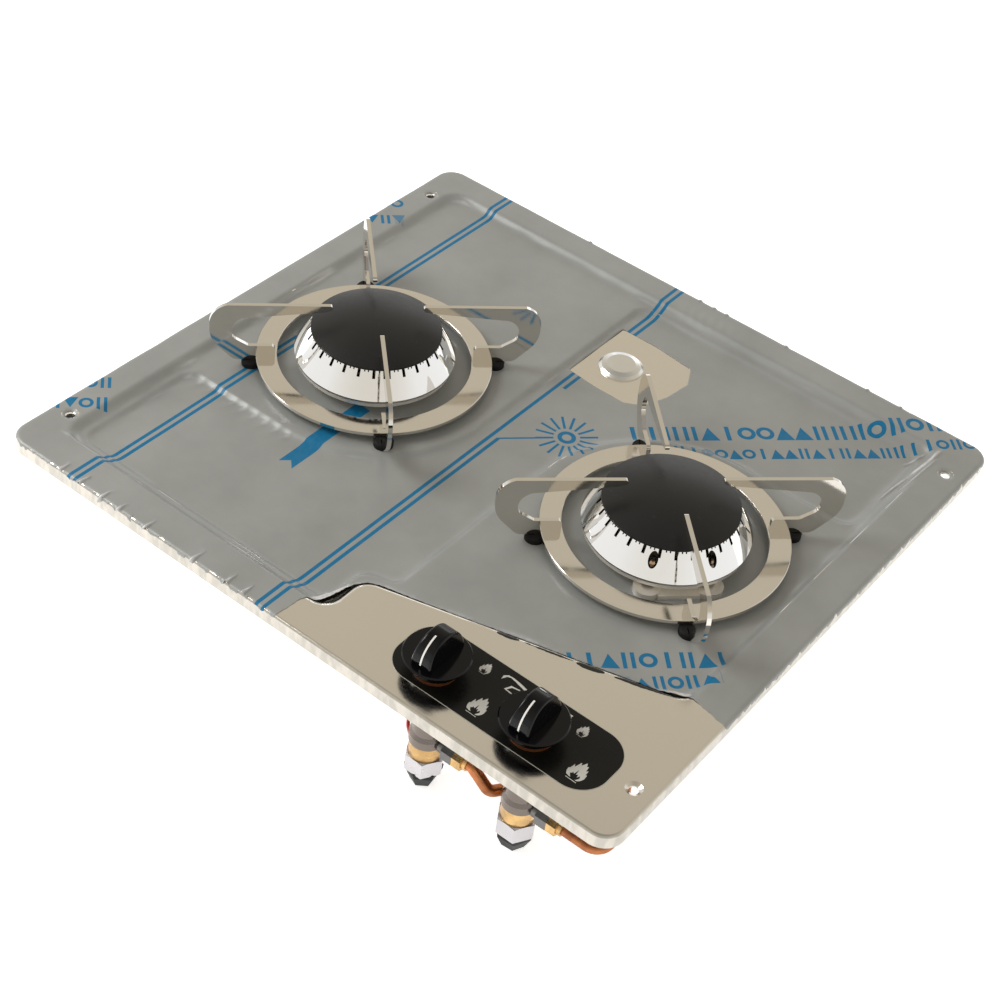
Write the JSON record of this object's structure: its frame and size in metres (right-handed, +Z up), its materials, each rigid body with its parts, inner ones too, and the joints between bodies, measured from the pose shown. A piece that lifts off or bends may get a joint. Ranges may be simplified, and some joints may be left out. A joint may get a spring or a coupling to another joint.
{
  "type": "gas hob",
  "caption": "Built-in gas hob: pressed steel top in peel-off film, domed burners with chrome crowns, hooked pan supports, turn-and-press knobs, gas taps and pipes below.",
  "frame": {"origin": "centre of the top plate on the worktop plane, under the folded rim", "axes": "+X to the right along the control side, +Y to the back, +Z up"},
  "size_m": [0.5, 0.47, 0.1504],
  "materials": {
    "stainless_sheet": "bright rolled",
    "film": "translucent film over steel",
    "label_black": "satin print",
    "seal_amber": "translucent silicone",
    "foam_black": "closed-cell foam",
    "plug_chrome": "plated",
    "foot_rubber": "matt",
    "cast_aluminium": "die cast",
    "zinc_screws": "zinc plated",
    "brass_parts": "turned",
    "crown_chrome": "mirror",
    "cap_enamel": "satin enamel",
    "probe_steel": "drawn",
    "ceramic_white": "glazed",
    "support_steel": "bright",
    "tap_grey": "dark cast",
    "union_grey": "dark plated",
    "nut_zinc": "bright zinc",
    "cap_black": "moulded",
    "copper_pipe": "drawn copper",
    "knob_black": "polished",
    "mark_white": "inlaid",
    "case_black": "moulded",
    "case_grey": "moulded",
    "lead_black": "insulation",
    "wire_red": "insulation",
    "bracket_steel": "galvanised"
  },
  "bodies": {
    "hob": {"hob_plate": "stainless_sheet", "protective_film": "film", "rim_seal": "foam_black", "panel_label": "label_black", "knob_seals": "seal_amber", "hole_plug": "plug_chrome", "cup_screws": "zinc_screws", "cup_nuts": "zinc_screws", "injector_holders": "cast_aluminium", "injectors": "brass_parts", "support_feet": "foot_rubber", "tap_bracket": "bracket_steel", "tap_bodies": "tap_grey", "tap_glands": "zinc_screws", "tap_screws": "zinc_screws", "magnet_rings": "brass_parts", "magnet_nuts": "nut_zinc", "magnet_caps": "cap_black", "inlet_unions": "union_grey", "rear_elbow": "union_grey", "pipe_nuts": "brass_parts", "link_pipe": "copper_pipe", "supply_pipe": "copper_pipe", "feed_pipes": "copper_pipe", "inlet_bracket": "bracket_steel", "inlet_fitting": "brass_parts", "microswitches": "case_black", "spark_box": "case_grey", "box_studs": "zinc_screws", "box_nuts": "zinc_screws", "spark_leads": "lead_black", "thermo_leads": "copper_pipe", "switch_wires": "wire_red", "burner_cup_1": "cast_aluminium", "burner_cup_2": "cast_aluminium", "thermocouple_1": "probe_steel", "thermocouple_2": "probe_steel", "igniter_1": "ceramic_white", "igniter_2": "ceramic_white", "electrode_1": "probe_steel", "electrode_2": "probe_steel"},
    "left_support": {"support_ring_1": "support_steel", "support_legs_1": "support_steel"},
    "left_crown": {"crown_1": "crown_chrome"},
    "left_cap": {"cap_1": "cap_enamel"},
    "left_plug": {"tap_rotor_1": "brass_parts", "tap_spring_1": "probe_steel"},
    "left_knob": {"spindle_1": "zinc_screws", "knob_1": "knob_black", "pointer_1": "mark_white"},
    "right_support": {"support_ring_2": "support_steel", "support_legs_2": "support_steel"},
    "right_crown": {"crown_2": "crown_chrome"},
    "right_cap": {"cap_2": "cap_enamel"},
    "right_plug": {"tap_rotor_2": "brass_parts", "tap_spring_2": "probe_steel"},
    "right_knob": {"spindle_2": "zinc_screws", "knob_2": "knob_black", "pointer_2": "mark_white"}
  },
  "joints": [
    {"name": "left_tap_turn", "type": "hinge", "parent": "hob", "child": "left_plug", "pos_m": [0.0923, -0.1995, 0], "axis": [0, 0, 1], "range_deg": [0, 140]},
    {"name": "left_knob_press", "type": "slide", "parent": "left_plug", "child": "left_knob", "axis": [0, 0, -1], "range_m": [0, 0.004], "stiffness_N_per_m": 700, "springref_m": -0.004, "deforming": ["tap_spring_1"]},
    {"name": "left_support_lift", "type": "slide", "parent": "hob", "child": "left_support", "axis": [0, 0, 1], "range_m": [0, 0.08]},
    {"name": "left_crown_lift", "type": "slide", "parent": "hob", "child": "left_crown", "axis": [0, 0, 1], "range_m": [0, 0.003]},
    {"name": "left_cap_lift", "type": "slide", "parent": "left_crown", "child": "left_cap", "axis": [0, 0, 1], "range_m": [0, 0.004]},
    {"name": "right_tap_turn", "type": "hinge", "parent": "hob", "child": "right_plug", "pos_m": [0.1665, -0.1995, 0], "axis": [0, 0, 1], "range_deg": [0, 140]},
    {"name": "right_knob_press", "type": "slide", "parent": "right_plug", "child": "right_knob", "axis": [0, 0, -1], "range_m": [0, 0.004], "stiffness_N_per_m": 700, "springref_m": -0.004, "deforming": ["tap_spring_2"]},
    {"name": "right_support_lift", "type": "slide", "parent": "hob", "child": "right_support", "axis": [0, 0, 1], "range_m": [0, 0.08]},
    {"name": "right_crown_lift", "type": "slide", "parent": "hob", "child": "right_crown", "axis": [0, 0, 1], "range_m": [0, 0.003]},
    {"name": "right_cap_lift", "type": "slide", "parent": "right_crown", "child": "right_cap", "axis": [0, 0, 1], "range_m": [0, 0.004]}
  ]
}
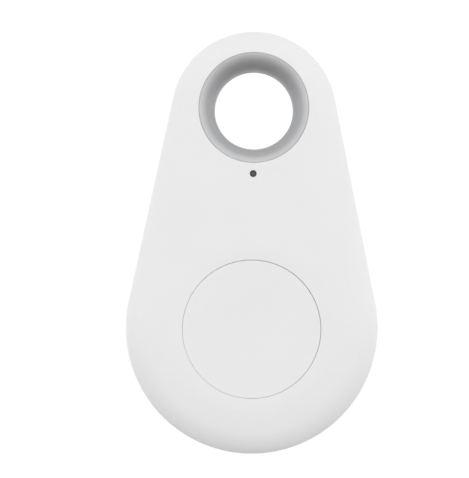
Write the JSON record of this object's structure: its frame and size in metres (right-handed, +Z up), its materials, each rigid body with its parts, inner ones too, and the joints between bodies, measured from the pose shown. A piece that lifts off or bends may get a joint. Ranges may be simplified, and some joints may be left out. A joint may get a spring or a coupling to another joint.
{
  "type": "bluetooth tracker tag",
  "caption": "Teardrop key-finder tag: two snap-fitted shells with a lined key-ring hole, a round push button and a coin-cell radio board inside.",
  "frame": {"origin": "centre of the key-ring hole, on the parting plane of the two shells", "axes": "+Z up towards the key-ring end, +Y from the button face to the back, +X to the right of someone facing the button"},
  "size_m": [0.031, 0.011, 0.0521],
  "materials": {
    "case_plastic": "satin moulded white",
    "liner_plastic": "satin moulded grey",
    "guide_resin": "smoky clear resin",
    "board_mask": "green solder mask over glass laminate",
    "gold_plate": "gold-plated copper",
    "chip_resin": "moulded resin with tinned legs",
    "crystal_lid": "nickel-plated lid",
    "led_resin": "clear resin on a white base",
    "capacitor_ceramic": "fired ceramic with tinned ends",
    "resistor_glaze": "glazed ceramic with tinned ends",
    "switch_resin": "moulded resin",
    "spring_steel": "stamped sheet",
    "soft_iron": "plated iron",
    "ferrite": "sintered magnet",
    "coil_wire": "enamelled copper wire",
    "cradle_resin": "moulded resin",
    "cell_steel": "nickel-plated steel",
    "gasket_plastic": "moulded seal",
    "pad_foam": "closed-cell foam"
  },
  "bodies": {
    "housing": {"front_shell": "case_plastic", "ring_liner": "liner_plastic", "light_guide": "guide_resin", "circuit_board": "board_mask", "antenna_trace": "gold_plate", "test_pads": "gold_plate", "bluetooth_chip": "chip_resin", "main_crystal": "crystal_lid", "clock_crystal": "crystal_lid", "status_led": "led_resin", "chip_capacitors": "capacitor_ceramic", "chip_resistors": "resistor_glaze", "driver_transistor": "chip_resin", "clamp_diode": "chip_resin", "switch_base": "switch_resin", "switch_cover": "spring_steel", "sounder_case": "switch_resin", "sounder_core": "soft_iron", "sounder_coil": "coil_wire", "sounder_magnet": "ferrite", "sounder_diaphragm": "soft_iron", "cell_cradle": "cradle_resin", "positive_contacts": "spring_steel", "negative_contact": "spring_steel"},
    "button": {"button_cap": "case_plastic"},
    "plunger": {"switch_plunger": "switch_resin", "switch_dome": "spring_steel"},
    "cover": {"rear_shell": "case_plastic", "cell_pad": "pad_foam"},
    "cell": {"cell_can": "cell_steel", "cell_cap": "cell_steel", "cell_gasket": "gasket_plastic"}
  },
  "joints": [
    {"name": "button_press", "type": "slide", "parent": "housing", "child": "button", "axis": [0, 1, 0], "range_m": [0, 0.0003], "stiffness_N_per_m": 5000},
    {"name": "plunger_press", "type": "slide", "parent": "housing", "child": "plunger", "axis": [0, 1, 0], "range_m": [0, 0.00027]},
    {"name": "cover_pull", "type": "slide", "parent": "housing", "child": "cover", "axis": [0, 1, 0], "range_m": [0, 0.016]},
    {"name": "cell_lift", "type": "slide", "parent": "housing", "child": "cell", "axis": [0, 1, 0], "range_m": [0, 0.008]}
  ],
  "couplings": [
    {"joint": "plunger_press", "follows": "button_press", "ratio": 0.9},
    {"joint": "cell_lift", "follows": "cover_pull", "ratio": 0.5}
  ]
}
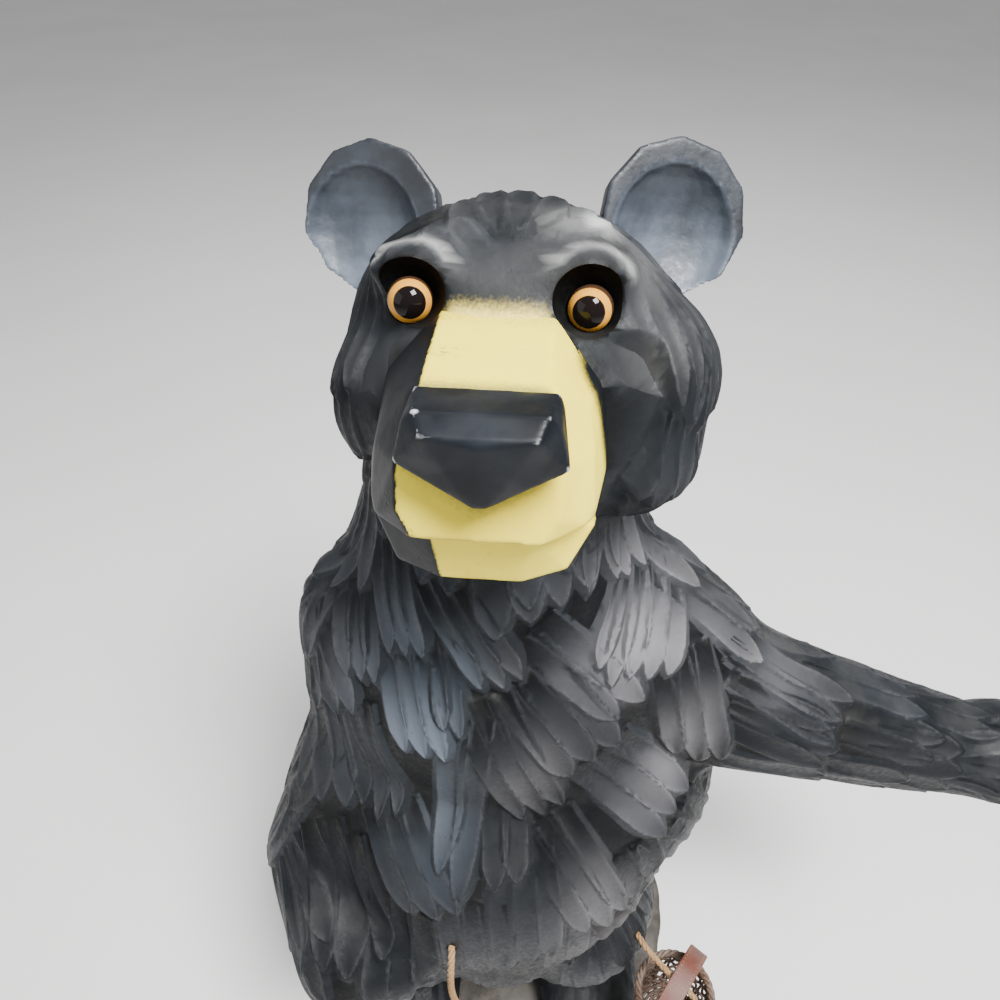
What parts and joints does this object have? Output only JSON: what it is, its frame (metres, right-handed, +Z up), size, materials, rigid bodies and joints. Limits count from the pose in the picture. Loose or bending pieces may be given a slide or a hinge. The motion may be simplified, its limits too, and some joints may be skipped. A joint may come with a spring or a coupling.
{
  "type": "resin bear door greeter",
  "caption": "Standing bear figure in cast resin with a carved look, one arm held out, on a low oval base, with glass-like eyes and a small wicker basket on a jute twine.",
  "frame": {"origin": "centre of the base's underside", "axes": "+Z up, the bear faces -Y, its outstretched left arm points to +X"},
  "size_m": [0.4409, 0.256, 0.6195],
  "materials": {
    "resin_fur": "dry-brushed charcoal with a cream muzzle",
    "eye": "glossy, orange-tan iris",
    "base_resin": "matte",
    "wicker": "woven, matte",
    "handle_leather": "satin",
    "jute": "twisted fibre"
  },
  "bodies": {
    "root": {"bear": "resin_fur", "eye_left": "eye", "eye_right": "eye", "base": "base_resin", "basket": "wicker", "basket_handle": "handle_leather", "twine": "jute"}
  },
  "joints": []
}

■ ■ ■

Written problem: Transcribe word for word the lines from the one holding "What parts and" to the last line of the listing above, inclusive.

Response to this exercise:
What parts and joints does this object have? Output only JSON: what it is, its frame (metres, right-handed, +Z up), size, materials, rigid bodies and joints. Limits count from the pose in the picture. Loose or bending pieces may be given a slide or a hinge. The motion may be simplified, its limits too, and some joints may be skipped. A joint may come with a spring or a coupling.
{
  "type": "resin bear door greeter",
  "caption": "Standing bear figure in cast resin with a carved look, one arm held out, on a low oval base, with glass-like eyes and a small wicker basket on a jute twine.",
  "frame": {"origin": "centre of the base's underside", "axes": "+Z up, the bear faces -Y, its outstretched left arm points to +X"},
  "size_m": [0.4409, 0.256, 0.6195],
  "materials": {
    "resin_fur": "dry-brushed charcoal with a cream muzzle",
    "eye": "glossy, orange-tan iris",
    "base_resin": "matte",
    "wicker": "woven, matte",
    "handle_leather": "satin",
    "jute": "twisted fibre"
  },
  "bodies": {
    "root": {"bear": "resin_fur", "eye_left": "eye", "eye_right": "eye", "base": "base_resin", "basket": "wicker", "basket_handle": "handle_leather", "twine": "jute"}
  },
  "joints": []
}